WHAT IS EXPECTED - Copy the listing below line for line, starting at its first line and ending with the line that has "bpy.context.view_layer.update()" in it. Add nothing.

━━━━━━━━━━━━━━━━

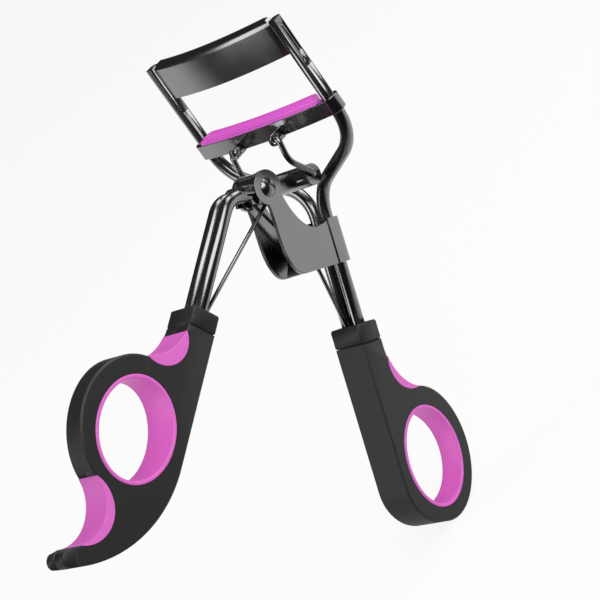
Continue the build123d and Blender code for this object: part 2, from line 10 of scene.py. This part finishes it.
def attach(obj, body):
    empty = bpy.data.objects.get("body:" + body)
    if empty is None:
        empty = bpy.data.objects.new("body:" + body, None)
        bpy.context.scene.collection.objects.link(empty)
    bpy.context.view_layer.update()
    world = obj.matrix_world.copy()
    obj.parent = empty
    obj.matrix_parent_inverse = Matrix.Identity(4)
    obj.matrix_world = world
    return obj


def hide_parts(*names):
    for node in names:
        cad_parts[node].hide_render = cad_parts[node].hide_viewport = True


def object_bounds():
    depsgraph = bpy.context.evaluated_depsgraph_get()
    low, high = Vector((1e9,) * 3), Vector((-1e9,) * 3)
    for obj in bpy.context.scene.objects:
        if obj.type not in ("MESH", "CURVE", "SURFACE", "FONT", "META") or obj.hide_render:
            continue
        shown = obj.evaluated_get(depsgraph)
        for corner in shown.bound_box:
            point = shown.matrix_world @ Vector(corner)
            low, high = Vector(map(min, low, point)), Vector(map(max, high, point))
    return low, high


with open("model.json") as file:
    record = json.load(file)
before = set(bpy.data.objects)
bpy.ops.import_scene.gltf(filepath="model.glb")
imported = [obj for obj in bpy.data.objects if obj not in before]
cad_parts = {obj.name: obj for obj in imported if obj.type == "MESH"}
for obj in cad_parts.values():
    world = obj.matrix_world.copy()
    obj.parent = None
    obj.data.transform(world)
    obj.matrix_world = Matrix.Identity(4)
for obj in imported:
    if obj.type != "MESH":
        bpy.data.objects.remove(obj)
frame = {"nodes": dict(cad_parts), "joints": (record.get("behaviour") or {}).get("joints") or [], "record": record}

━━━━━━━━━━━━━━━━

FINAL RESULT -
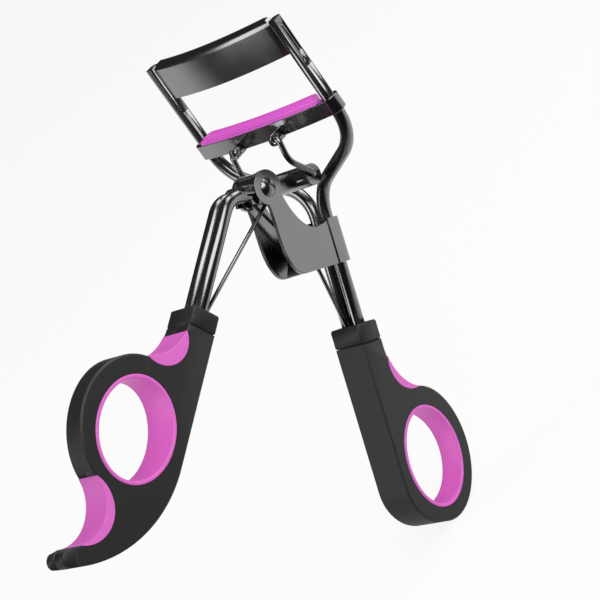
Continue the build123d and Blender code for this object: part 2, from line 10 of scene.py. This part finishes it.
def attach(obj, body):
    empty = bpy.data.objects.get("body:" + body)
    if empty is None:
        empty = bpy.data.objects.new("body:" + body, None)
        bpy.context.scene.collection.objects.link(empty)
    bpy.context.view_layer.update()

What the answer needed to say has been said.